**EXERCISE TASK:**
Reproduce the entries exactly.

------ DATA FOR THE TASK

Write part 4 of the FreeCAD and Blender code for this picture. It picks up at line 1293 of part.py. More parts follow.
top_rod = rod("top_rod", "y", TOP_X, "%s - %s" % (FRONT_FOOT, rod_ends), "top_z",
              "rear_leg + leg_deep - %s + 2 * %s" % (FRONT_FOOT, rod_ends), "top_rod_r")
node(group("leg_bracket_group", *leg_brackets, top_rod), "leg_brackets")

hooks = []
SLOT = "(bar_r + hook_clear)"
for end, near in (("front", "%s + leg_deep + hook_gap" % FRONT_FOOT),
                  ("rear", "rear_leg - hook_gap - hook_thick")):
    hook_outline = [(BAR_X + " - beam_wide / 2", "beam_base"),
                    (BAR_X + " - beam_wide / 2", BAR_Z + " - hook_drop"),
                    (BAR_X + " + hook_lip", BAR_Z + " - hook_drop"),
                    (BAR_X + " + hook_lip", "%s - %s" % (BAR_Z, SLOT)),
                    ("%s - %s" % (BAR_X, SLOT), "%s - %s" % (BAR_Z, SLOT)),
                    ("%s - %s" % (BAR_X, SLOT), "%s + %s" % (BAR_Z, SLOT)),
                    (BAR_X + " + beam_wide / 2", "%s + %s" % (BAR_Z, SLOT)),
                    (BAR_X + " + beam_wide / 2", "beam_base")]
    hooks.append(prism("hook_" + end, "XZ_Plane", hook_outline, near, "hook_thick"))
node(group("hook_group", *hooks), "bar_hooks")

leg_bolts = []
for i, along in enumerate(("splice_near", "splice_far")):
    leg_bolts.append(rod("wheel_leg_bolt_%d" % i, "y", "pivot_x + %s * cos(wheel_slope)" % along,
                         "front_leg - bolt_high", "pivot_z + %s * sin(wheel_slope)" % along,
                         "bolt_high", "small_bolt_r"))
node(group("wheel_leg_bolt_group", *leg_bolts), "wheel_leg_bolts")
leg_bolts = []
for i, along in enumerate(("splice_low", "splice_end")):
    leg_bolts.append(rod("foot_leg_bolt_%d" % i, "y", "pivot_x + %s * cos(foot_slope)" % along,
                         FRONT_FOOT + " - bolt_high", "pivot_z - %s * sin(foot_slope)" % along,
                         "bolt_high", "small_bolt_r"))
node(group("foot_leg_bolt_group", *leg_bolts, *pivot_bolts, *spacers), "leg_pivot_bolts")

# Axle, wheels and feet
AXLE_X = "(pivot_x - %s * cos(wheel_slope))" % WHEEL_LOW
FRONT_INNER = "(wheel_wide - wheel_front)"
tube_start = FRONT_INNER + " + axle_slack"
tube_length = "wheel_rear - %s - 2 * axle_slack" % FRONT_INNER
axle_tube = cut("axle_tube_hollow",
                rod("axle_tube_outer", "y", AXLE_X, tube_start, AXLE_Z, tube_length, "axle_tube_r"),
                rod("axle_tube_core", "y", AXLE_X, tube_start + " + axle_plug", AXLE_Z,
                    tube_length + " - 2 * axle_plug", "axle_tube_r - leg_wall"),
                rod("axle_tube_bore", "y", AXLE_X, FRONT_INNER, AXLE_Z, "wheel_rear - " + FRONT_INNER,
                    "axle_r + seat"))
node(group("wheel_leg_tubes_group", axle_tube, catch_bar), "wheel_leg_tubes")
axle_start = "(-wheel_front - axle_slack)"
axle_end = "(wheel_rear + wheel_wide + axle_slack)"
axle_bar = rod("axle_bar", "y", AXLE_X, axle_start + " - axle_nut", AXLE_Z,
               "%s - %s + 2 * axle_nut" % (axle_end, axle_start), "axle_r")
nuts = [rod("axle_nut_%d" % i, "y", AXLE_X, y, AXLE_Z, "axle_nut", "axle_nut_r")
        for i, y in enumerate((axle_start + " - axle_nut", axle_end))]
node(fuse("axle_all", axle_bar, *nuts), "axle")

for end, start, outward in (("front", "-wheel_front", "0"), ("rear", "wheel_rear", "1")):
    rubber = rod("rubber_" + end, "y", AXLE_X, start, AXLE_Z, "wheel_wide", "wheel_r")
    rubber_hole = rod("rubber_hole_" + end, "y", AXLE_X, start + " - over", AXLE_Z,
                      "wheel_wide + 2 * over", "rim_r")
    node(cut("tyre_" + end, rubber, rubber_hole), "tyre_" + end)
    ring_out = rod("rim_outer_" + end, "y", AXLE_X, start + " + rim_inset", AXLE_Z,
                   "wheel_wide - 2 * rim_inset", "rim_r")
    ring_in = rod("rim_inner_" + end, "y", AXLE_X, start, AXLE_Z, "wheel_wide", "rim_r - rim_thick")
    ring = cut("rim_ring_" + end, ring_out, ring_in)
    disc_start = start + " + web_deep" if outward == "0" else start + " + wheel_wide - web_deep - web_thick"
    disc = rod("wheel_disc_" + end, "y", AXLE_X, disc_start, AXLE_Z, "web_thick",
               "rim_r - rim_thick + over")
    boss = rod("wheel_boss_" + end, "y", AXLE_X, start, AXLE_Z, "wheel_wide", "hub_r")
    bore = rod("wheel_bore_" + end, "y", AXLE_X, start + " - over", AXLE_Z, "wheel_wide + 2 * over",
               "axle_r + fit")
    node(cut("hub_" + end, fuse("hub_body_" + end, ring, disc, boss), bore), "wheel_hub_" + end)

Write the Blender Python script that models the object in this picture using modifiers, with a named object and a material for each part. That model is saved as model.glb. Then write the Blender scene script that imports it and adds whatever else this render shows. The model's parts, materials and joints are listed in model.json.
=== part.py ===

------------

**SOLUTION:**
Write part 4 of the FreeCAD and Blender code for this picture. It picks up at line 1293 of part.py. More parts follow.
top_rod = rod("top_rod", "y", TOP_X, "%s - %s" % (FRONT_FOOT, rod_ends), "top_z",
              "rear_leg + leg_deep - %s + 2 * %s" % (FRONT_FOOT, rod_ends), "top_rod_r")
node(group("leg_bracket_group", *leg_brackets, top_rod), "leg_brackets")

hooks = []
SLOT = "(bar_r + hook_clear)"
for end, near in (("front", "%s + leg_deep + hook_gap" % FRONT_FOOT),
                  ("rear", "rear_leg - hook_gap - hook_thick")):
    hook_outline = [(BAR_X + " - beam_wide / 2", "beam_base"),
                    (BAR_X + " - beam_wide / 2", BAR_Z + " - hook_drop"),
                    (BAR_X + " + hook_lip", BAR_Z + " - hook_drop"),
                    (BAR_X + " + hook_lip", "%s - %s" % (BAR_Z, SLOT)),
                    ("%s - %s" % (BAR_X, SLOT), "%s - %s" % (BAR_Z, SLOT)),
                    ("%s - %s" % (BAR_X, SLOT), "%s + %s" % (BAR_Z, SLOT)),
                    (BAR_X + " + beam_wide / 2", "%s + %s" % (BAR_Z, SLOT)),
                    (BAR_X + " + beam_wide / 2", "beam_base")]
    hooks.append(prism("hook_" + end, "XZ_Plane", hook_outline, near, "hook_thick"))
node(group("hook_group", *hooks), "bar_hooks")

leg_bolts = []
for i, along in enumerate(("splice_near", "splice_far")):
    leg_bolts.append(rod("wheel_leg_bolt_%d" % i, "y", "pivot_x + %s * cos(wheel_slope)" % along,
                         "front_leg - bolt_high", "pivot_z + %s * sin(wheel_slope)" % along,
                         "bolt_high", "small_bolt_r"))
node(group("wheel_leg_bolt_group", *leg_bolts), "wheel_leg_bolts")
leg_bolts = []
for i, along in enumerate(("splice_low", "splice_end")):
    leg_bolts.append(rod("foot_leg_bolt_%d" % i, "y", "pivot_x + %s * cos(foot_slope)" % along,
                         FRONT_FOOT + " - bolt_high", "pivot_z - %s * sin(foot_slope)" % along,
                         "bolt_high", "small_bolt_r"))
node(group("foot_leg_bolt_group", *leg_bolts, *pivot_bolts, *spacers), "leg_pivot_bolts")

# Axle, wheels and feet
AXLE_X = "(pivot_x - %s * cos(wheel_slope))" % WHEEL_LOW
FRONT_INNER = "(wheel_wide - wheel_front)"
tube_start = FRONT_INNER + " + axle_slack"
tube_length = "wheel_rear - %s - 2 * axle_slack" % FRONT_INNER
axle_tube = cut("axle_tube_hollow",
                rod("axle_tube_outer", "y", AXLE_X, tube_start, AXLE_Z, tube_length, "axle_tube_r"),
                rod("axle_tube_core", "y", AXLE_X, tube_start + " + axle_plug", AXLE_Z,
                    tube_length + " - 2 * axle_plug", "axle_tube_r - leg_wall"),
                rod("axle_tube_bore", "y", AXLE_X, FRONT_INNER, AXLE_Z, "wheel_rear - " + FRONT_INNER,
                    "axle_r + seat"))
node(group("wheel_leg_tubes_group", axle_tube, catch_bar), "wheel_leg_tubes")
axle_start = "(-wheel_front - axle_slack)"
axle_end = "(wheel_rear + wheel_wide + axle_slack)"
axle_bar = rod("axle_bar", "y", AXLE_X, axle_start + " - axle_nut", AXLE_Z,
               "%s - %s + 2 * axle_nut" % (axle_end, axle_start), "axle_r")
nuts = [rod("axle_nut_%d" % i, "y", AXLE_X, y, AXLE_Z, "axle_nut", "axle_nut_r")
        for i, y in enumerate((axle_start + " - axle_nut", axle_end))]
node(fuse("axle_all", axle_bar, *nuts), "axle")

for end, start, outward in (("front", "-wheel_front", "0"), ("rear", "wheel_rear", "1")):
    rubber = rod("rubber_" + end, "y", AXLE_X, start, AXLE_Z, "wheel_wide", "wheel_r")
    rubber_hole = rod("rubber_hole_" + end, "y", AXLE_X, start + " - over", AXLE_Z,
                      "wheel_wide + 2 * over", "rim_r")
    node(cut("tyre_" + end, rubber, rubber_hole), "tyre_" + end)
    ring_out = rod("rim_outer_" + end, "y", AXLE_X, start + " + rim_inset", AXLE_Z,
                   "wheel_wide - 2 * rim_inset", "rim_r")
    ring_in = rod("rim_inner_" + end, "y", AXLE_X, start, AXLE_Z, "wheel_wide", "rim_r - rim_thick")
    ring = cut("rim_ring_" + end, ring_out, ring_in)
    disc_start = start + " + web_deep" if outward == "0" else start + " + wheel_wide - web_deep - web_thick"
    disc = rod("wheel_disc_" + end, "y", AXLE_X, disc_start, AXLE_Z, "web_thick",
               "rim_r - rim_thick + over")
    boss = rod("wheel_boss_" + end, "y", AXLE_X, start, AXLE_Z, "wheel_wide", "hub_r")
    bore = rod("wheel_bore_" + end, "y", AXLE_X, start + " - over", AXLE_Z, "wheel_wide + 2 * over",
               "axle_r + fit")
    node(cut("hub_" + end, fuse("hub_body_" + end, ring, disc, boss), bore), "wheel_hub_" + end)

Write the Blender Python script that models the object in this picture using modifiers, with a named object and a material for each part. That model is saved as model.glb. Then write the Blender scene script that imports it and adds whatever else this render shows. The model's parts, materials and joints are listed in model.json.
=== part.py ===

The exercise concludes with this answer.